Torque: τ = (1 m)(392 N)(1) = 392 N·m, counterclockwise (positive, assuming counterclockwise is your positive direction).
If a 30 kg child sits 1.5 meters from the fulcrum on the right side, her torque is: F = 30 × 9.8 = 294 N, r = 1.5 m, τ = (1.5)(294)(1) = 441 N·m clockwise (negative).
Net torque: 441 - 392 = 49 N·m clockwise. The seesaw would rotate clockwise.
Example: Door Hinges
A 10 kg door is 0.9 meters wide and swings on hinges at one edge. You push on the opposite edge with 20 N of force, perpendicular to the door. What torque do you produce?
r = 0.9 m. F = 20 N. Force is perpendicular, so θ = 90°, sin(θ) = 1.
τ = (0.9)(20)(1) = 18 N·m.
That's the torque about the hinges. The hinges themselves provide equal and opposite torque to keep the door stationary (assuming it's not actually swinging open).

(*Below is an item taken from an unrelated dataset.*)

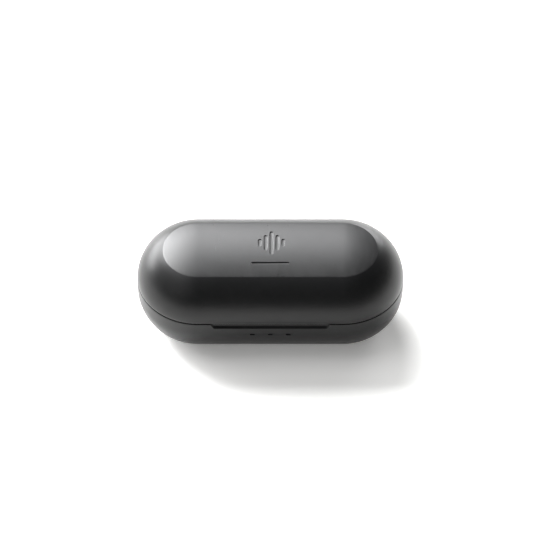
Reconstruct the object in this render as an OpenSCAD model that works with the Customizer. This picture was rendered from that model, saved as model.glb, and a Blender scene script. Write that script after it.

When Systems Have Multiple Objects
Complex problems involve multiple connected objects. Draw a separate free body diagram for each object. The forces one object exerts on another become internal forces—ignore them when analyzing the whole system, but include them when analyzing individual components.
For torque problems, the pivot point often shifts depending on which object you're analyzing. Choose the pivot that makes your calculations easiest. For connected systems, you can often pick a pivot at one of the connection points to eliminate unknown internal forces from your equation.
Units and What They Mean
Torque is measured in newton-meters (N·m). This is the same dimension as joules, but context matters. Torque is a vector. Work is a scalar. Same units, different physical quantity. Some textbooks use foot-pounds or other units depending on the region.

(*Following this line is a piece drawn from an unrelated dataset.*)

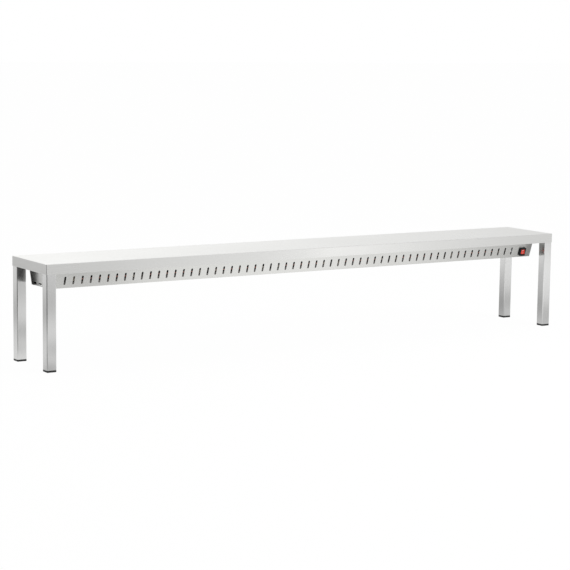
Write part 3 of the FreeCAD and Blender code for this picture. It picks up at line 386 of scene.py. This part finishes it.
def studio_glow(tree, direction):
    """How bright the studio is in a direction, whatever its height."""
    level = vector_math(tree, "NORMALIZE", vector_math(tree, "MULTIPLY", direction, ALONG_FLOOR))
    total = STUDIO_LEVEL
    for way, sharpness, gain in STUDIO_PATCHES:
        ahead = scalar_math(tree, "MAXIMUM", vector_math(tree, "DOT_PRODUCT", level, way), 0.0)
        total = scalar_math(tree, "MULTIPLY_ADD", scalar_math(tree, "POWER", ahead, sharpness), gain, total)
    return total


def mirrored_level(tree, rays, glow):
    """The glow as the steel mirrors it: dimmer where the steel mirrors it twice."""
    twice = scalar_math(tree, "GREATER_THAN", rays["Glossy Depth"], SECOND_MIRROR_LIMIT)
    return scalar_math(tree, "MULTIPLY", mixed(tree, "FLOAT", twice, 1.0, SECOND_MIRROR_SHARE), glow)


def seen_plainly(tree, rays):
    """1 for what the camera sees, straight or through glass; 0 for gloss and scattered light."""
    return scalar_math(tree, "MAXIMUM", rays["Is Camera Ray"], rays["Is Transmission Ray"])


# Floor, light and camera

FLOOR_HALF_SIDE = 60.0
FLOOR_PAINT = "f2f2f0"
WHITE_LEVEL = 1.0
WHITE_SHARE = 0.97          # of what the camera sees of the floor; the rest is paint that takes the shadow
KEY_PLACE = (2.8, -4.0, 3.4)
KEY_TARGET = (0.2, 0, 0.3)
KEY_WIDTH = 4.0
KEY_HEIGHT = 3.0
KEY_POWER = 170             # watts


def floor_glow(tree, place):
    """How bright the floor is where the steel mirrors it."""
    oval = add_node(tree, "ShaderNodeMapping",
                    {"Vector": place, "Location": OVAL_SHIFT, "Scale": OVAL_SCALE}).outputs[0]
    far_share = smooth(tree, vector_math(tree, "LENGTH", oval), OVAL_START, OVAL_END)
    glow = mixed(tree, "FLOAT", far_share, NEAR_FLOOR_LEVEL, studio_glow(tree, place))
    for middle, radius, gain in FLOOR_PATCHES:
        away = vector_math(tree, "DISTANCE", place, middle)
        glow = scalar_math(tree, "ADD", smooth(tree, away, 0.0, radius, low=gain, high=0.0), glow)
    return scalar_math(tree, "MAXIMUM", glow, LEAST_FLOOR_LEVEL)


def backdrop_floor():
    """Pale floor. Most of what the camera sees of it is plain white, the rest takes the shadow."""
    mesh = bpy.data.meshes.new("floor")
    shape = bmesh.new()
    bmesh.ops.create_grid(shape, x_segments=1, y_segments=1, size=FLOOR_HALF_SIDE)
    shape.to_mesh(mesh)
    shape.free()
    floor = bpy.data.objects.new("floor", mesh)
    bpy.context.scene.collection.objects.link(floor)
    material = bpy.data.materials.new("matt_white_floor")
    material.use_nodes = True
    tree = material.node_tree
    tree.nodes.clear()
    rays = add_node(tree, "ShaderNodeLightPath").outputs
    paint = add_node(tree, "ShaderNodeBsdfDiffuse", {"Color": linear(FLOOR_PAINT)})
    white = add_node(tree, "ShaderNodeEmission", {"Strength": WHITE_LEVEL})
    mirrored = add_node(tree, "ShaderNodeEmission",
                        {"Strength": mirrored_level(tree, rays, floor_glow(tree, object_place(tree)))})
    white_share = scalar_math(tree, "MULTIPLY", seen_plainly(tree, rays), WHITE_SHARE)
    plain = add_node(tree, "ShaderNodeMixShader",
                     {0: white_share, 1: paint.outputs[0], 2: white.outputs[0]})
    surface = add_node(tree, "ShaderNodeMixShader",
                       {0: rays["Is Glossy Ray"], 1: plain.outputs[0], 2: mirrored.outputs[0]})
    add_node(tree, "ShaderNodeOutputMaterial", {"Surface": surface.outputs[0]})
    mesh.materials.append(material)


def studio_world():
    """Soft surroundings: plain white where they are seen, and the studio's own light in the gloss."""
    world = bpy.data.worlds.new("studio")
    bpy.context.scene.world = world
    world.use_nodes = True
    tree = world.node_tree
    tree.nodes.clear()
    direction = add_node(tree, "ShaderNodeTexCoord").outputs["Generated"]
    rays = add_node(tree, "ShaderNodeLightPath").outputs
    ceiling = smooth(tree, split(tree, direction)["Z"], CEILING_START, CEILING_END)
    glow = mixed(tree, "FLOAT", ceiling, studio_glow(tree, direction), CEILING_LEVEL)
    strength = mixed(tree, "FLOAT", seen_plainly(tree, rays), mirrored_level(tree, rays, glow), WHITE_LEVEL)
    sky = add_node(tree, "ShaderNodeBackground", {"Color": (1, 1, 1, 1), "Strength": strength})
    add_node(tree, "ShaderNodeOutputWorld", {"Surface": sky.outputs[0]})


def softbox(name, place, target, width, height, power):
    """A rectangular lamp that points at its target."""
    light = bpy.data.lights.new(name, "AREA")
    light.shape = "RECTANGLE"
    light.size = width
    light.size_y = height
    light.energy = power
    holder = bpy.data.objects.new(name, light)
    bpy.context.scene.collection.objects.link(holder)
    holder.location = place
    holder.visible_glossy = False   # the studio's white panel stands for it in the gloss
    holder.rotation_euler = (Vector(target) - Vector(place)).to_track_quat("-Z", "Y").to_euler()


def photo_camera():
    """The photograph's viewpoint and lens."""
    data = bpy.data.cameras.new("camera")
    data.sensor_width = SENSOR_WIDTH
    data.lens = FOCAL_PIXELS / PHOTO_SIDE * SENSOR_WIDTH
    data.clip_end = FARTHEST_VIEW
    camera = bpy.data.objects.new("camera", data)
    bpy.context.scene.collection.objects.link(camera)
    forward = Vector((math.sin(CAMERA_YAW) * math.cos(CAMERA_PITCH),
                      math.cos(CAMERA_YAW) * math.cos(CAMERA_PITCH), -math.sin(CAMERA_PITCH)))
    level = Vector((math.cos(CAMERA_YAW), -math.sin(CAMERA_YAW), 0))
    upright = level.cross(forward)
    right = level * math.cos(CAMERA_ROLL) + upright * math.sin(CAMERA_ROLL)
    up = upright * math.cos(CAMERA_ROLL) - level * math.sin(CAMERA_ROLL)
    turn = Matrix((right, up, -forward)).transposed()
    camera.matrix_world = Matrix.Translation(CAMERA_PLACE) @ turn.to_4x4()
    bpy.context.scene.camera = camera


backdrop_floor()
studio_world()
softbox("key", KEY_PLACE, KEY_TARGET, KEY_WIDTH, KEY_HEIGHT, KEY_POWER)
photo_camera()
bpy.context.scene.view_settings.view_transform = "Standard"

When you see N·m, think "rotational force." When you see joules, think "energy transferred." Same numbers can appear in different contexts. Don't confuse them.
Getting the Right Answer
Free body diagrams and torque aren't complicated concepts. The execution is where people fail. Draw every force. Measure from the actual pivot point. Use the correct angle. Pay attention to signs. Check your work against physical intuition—does the result make sense?
Practice with simple problems first. Get the method right. Speed comes later.